Personal loans are more suitable for borrowing larger sums over a longer term. Costs vary across lenders and may depend on if the loan is secured or unsecured.

  • Secured loan
    This means that you have to have an asset, for example a home or car that the loan can be secured against. So, if you can’t repay the loan, the lender can sell your asset to get its money back. You may be charged less interest on a secured loan but there may be extra fees.
  • Unsecured loan
    The lender doesn’t require that your home or car is used to guarantee the loan, but legally you must still repay the loan. The lender can take court action against you to get its money back, and this could involve substantial costs and affect your credit rating. In extreme cases it could mean you losing your home.

How do they work?

You borrow a fixed amount and usually have to repay it in fixed instalments over a set period (the term).

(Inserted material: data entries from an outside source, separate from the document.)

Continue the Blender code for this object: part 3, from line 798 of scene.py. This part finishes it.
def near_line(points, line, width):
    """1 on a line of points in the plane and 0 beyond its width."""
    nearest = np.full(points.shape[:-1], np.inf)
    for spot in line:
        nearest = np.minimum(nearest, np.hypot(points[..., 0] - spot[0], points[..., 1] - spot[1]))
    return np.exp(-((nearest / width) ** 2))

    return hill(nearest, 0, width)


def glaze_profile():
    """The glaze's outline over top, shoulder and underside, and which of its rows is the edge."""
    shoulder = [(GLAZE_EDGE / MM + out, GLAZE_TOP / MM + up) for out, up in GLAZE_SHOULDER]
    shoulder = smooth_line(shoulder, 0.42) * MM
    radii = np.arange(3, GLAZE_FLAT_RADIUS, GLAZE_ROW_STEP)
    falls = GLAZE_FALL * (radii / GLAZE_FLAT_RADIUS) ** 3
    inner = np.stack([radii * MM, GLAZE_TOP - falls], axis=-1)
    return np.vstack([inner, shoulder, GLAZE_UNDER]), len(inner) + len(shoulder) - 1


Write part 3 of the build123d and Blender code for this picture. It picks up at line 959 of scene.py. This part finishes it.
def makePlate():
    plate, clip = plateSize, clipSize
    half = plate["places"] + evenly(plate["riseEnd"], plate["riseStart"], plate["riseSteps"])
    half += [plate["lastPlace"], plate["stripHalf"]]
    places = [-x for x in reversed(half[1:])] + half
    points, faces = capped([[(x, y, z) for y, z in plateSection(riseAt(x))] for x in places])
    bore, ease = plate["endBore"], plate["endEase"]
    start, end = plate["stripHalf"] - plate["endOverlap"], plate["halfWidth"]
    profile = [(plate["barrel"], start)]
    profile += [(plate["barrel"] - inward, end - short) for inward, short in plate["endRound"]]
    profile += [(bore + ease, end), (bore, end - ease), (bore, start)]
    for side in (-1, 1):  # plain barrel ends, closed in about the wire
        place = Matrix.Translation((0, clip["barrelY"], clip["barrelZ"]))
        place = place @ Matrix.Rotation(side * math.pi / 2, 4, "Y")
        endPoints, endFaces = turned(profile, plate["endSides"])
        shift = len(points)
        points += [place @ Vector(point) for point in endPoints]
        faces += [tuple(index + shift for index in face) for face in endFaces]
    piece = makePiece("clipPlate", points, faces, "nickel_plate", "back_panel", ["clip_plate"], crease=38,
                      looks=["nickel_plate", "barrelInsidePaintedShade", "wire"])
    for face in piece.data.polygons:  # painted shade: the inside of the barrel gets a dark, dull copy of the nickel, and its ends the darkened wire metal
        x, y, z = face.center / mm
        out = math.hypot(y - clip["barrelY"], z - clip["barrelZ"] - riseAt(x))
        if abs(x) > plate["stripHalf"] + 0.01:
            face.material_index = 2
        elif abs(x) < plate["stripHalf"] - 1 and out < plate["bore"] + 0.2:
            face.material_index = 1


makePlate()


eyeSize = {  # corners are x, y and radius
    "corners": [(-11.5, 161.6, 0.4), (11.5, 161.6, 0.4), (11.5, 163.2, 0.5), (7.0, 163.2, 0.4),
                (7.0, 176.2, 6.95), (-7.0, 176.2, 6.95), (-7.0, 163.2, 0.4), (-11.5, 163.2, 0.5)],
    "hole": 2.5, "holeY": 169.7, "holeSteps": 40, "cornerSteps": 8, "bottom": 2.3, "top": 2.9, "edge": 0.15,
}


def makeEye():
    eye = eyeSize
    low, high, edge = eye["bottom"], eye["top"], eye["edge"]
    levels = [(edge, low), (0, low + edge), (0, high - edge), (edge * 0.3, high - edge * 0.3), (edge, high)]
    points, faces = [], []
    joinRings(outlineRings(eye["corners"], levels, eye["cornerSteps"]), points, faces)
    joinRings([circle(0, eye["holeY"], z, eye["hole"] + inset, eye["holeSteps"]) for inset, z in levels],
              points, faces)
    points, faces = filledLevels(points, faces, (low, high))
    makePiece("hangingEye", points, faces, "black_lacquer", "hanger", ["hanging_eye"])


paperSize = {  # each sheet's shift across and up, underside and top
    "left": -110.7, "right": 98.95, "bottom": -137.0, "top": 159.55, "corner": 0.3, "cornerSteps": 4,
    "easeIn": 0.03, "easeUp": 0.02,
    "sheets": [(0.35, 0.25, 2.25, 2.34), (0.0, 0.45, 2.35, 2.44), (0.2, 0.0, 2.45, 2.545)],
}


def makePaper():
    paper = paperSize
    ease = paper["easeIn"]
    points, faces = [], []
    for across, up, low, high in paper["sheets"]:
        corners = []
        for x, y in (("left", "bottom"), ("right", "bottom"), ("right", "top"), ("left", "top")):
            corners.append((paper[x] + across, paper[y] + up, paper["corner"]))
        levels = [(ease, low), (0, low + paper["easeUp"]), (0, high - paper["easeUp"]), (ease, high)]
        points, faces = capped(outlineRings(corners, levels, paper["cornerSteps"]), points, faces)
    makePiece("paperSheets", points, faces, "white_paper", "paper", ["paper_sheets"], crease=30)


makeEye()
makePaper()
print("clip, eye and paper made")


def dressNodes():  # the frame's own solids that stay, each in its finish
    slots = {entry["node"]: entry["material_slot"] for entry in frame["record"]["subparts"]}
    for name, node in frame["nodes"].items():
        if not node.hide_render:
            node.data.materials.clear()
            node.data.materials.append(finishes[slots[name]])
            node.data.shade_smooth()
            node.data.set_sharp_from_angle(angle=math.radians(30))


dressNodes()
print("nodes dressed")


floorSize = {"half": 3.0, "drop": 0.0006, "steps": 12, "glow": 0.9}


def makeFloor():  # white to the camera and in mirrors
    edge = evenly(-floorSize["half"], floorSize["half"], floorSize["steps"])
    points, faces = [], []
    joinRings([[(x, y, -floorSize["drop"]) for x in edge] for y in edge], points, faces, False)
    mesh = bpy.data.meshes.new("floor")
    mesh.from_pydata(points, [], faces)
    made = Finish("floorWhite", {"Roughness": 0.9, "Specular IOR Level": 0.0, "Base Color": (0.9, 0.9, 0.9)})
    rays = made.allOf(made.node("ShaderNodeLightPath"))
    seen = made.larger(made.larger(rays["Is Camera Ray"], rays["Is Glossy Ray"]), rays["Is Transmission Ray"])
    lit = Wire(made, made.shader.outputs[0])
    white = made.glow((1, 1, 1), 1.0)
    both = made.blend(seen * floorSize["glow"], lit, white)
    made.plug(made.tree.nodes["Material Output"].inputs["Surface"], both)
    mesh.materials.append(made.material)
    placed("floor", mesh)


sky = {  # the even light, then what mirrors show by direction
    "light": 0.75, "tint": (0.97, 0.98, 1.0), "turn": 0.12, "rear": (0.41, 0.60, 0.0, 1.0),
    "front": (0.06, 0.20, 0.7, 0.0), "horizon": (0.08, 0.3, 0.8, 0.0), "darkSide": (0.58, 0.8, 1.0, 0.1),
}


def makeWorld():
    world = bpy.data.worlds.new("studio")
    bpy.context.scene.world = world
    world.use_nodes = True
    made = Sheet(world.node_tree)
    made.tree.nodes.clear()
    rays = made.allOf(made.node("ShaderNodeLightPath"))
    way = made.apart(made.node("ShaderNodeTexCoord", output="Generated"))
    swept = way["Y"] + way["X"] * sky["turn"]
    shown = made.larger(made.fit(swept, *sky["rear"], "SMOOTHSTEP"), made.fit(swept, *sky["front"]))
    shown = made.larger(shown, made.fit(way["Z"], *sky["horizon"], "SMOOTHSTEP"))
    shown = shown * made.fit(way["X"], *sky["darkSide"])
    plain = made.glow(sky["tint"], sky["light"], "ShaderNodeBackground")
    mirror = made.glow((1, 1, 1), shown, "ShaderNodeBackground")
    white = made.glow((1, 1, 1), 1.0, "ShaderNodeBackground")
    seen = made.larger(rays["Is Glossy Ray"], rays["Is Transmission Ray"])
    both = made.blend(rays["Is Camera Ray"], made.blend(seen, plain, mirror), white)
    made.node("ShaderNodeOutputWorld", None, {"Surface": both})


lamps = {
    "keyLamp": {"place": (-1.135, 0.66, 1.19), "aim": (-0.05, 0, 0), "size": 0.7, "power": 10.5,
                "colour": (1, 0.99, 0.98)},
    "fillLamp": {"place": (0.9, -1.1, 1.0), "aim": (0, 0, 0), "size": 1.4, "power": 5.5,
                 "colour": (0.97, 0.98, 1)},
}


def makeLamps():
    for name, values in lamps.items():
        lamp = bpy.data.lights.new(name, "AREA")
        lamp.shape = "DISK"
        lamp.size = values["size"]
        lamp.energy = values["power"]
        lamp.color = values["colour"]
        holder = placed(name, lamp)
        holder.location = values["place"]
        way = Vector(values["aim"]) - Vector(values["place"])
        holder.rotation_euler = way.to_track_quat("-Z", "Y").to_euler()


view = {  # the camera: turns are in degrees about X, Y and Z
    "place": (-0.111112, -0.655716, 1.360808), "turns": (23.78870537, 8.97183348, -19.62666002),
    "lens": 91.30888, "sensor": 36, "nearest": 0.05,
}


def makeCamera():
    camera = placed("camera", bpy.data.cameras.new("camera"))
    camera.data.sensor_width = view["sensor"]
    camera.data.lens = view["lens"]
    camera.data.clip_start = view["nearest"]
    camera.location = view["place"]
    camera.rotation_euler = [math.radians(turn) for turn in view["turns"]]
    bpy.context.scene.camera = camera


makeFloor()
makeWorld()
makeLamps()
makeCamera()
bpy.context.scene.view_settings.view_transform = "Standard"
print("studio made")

The interest you pay is also usually fixed. Rates for secured loans are usually lower but there could be extra fees, and of course you could be putting your home at risk.

Important points to check

  • Charges for early repayment
    Ask whether there are any penalties if you choose to pay the loan off early. For example, check how much interest you will be expected to pay with your final payment and any other charges that may be due.
  • Charges for late payments
    Most lenders ask you to make your monthly payments by direct debit from your bank account. This way they’ll be sure to get their money on time. If you’re late with your payments you’ll be charged by your bank – find out from your bank how much the costs are.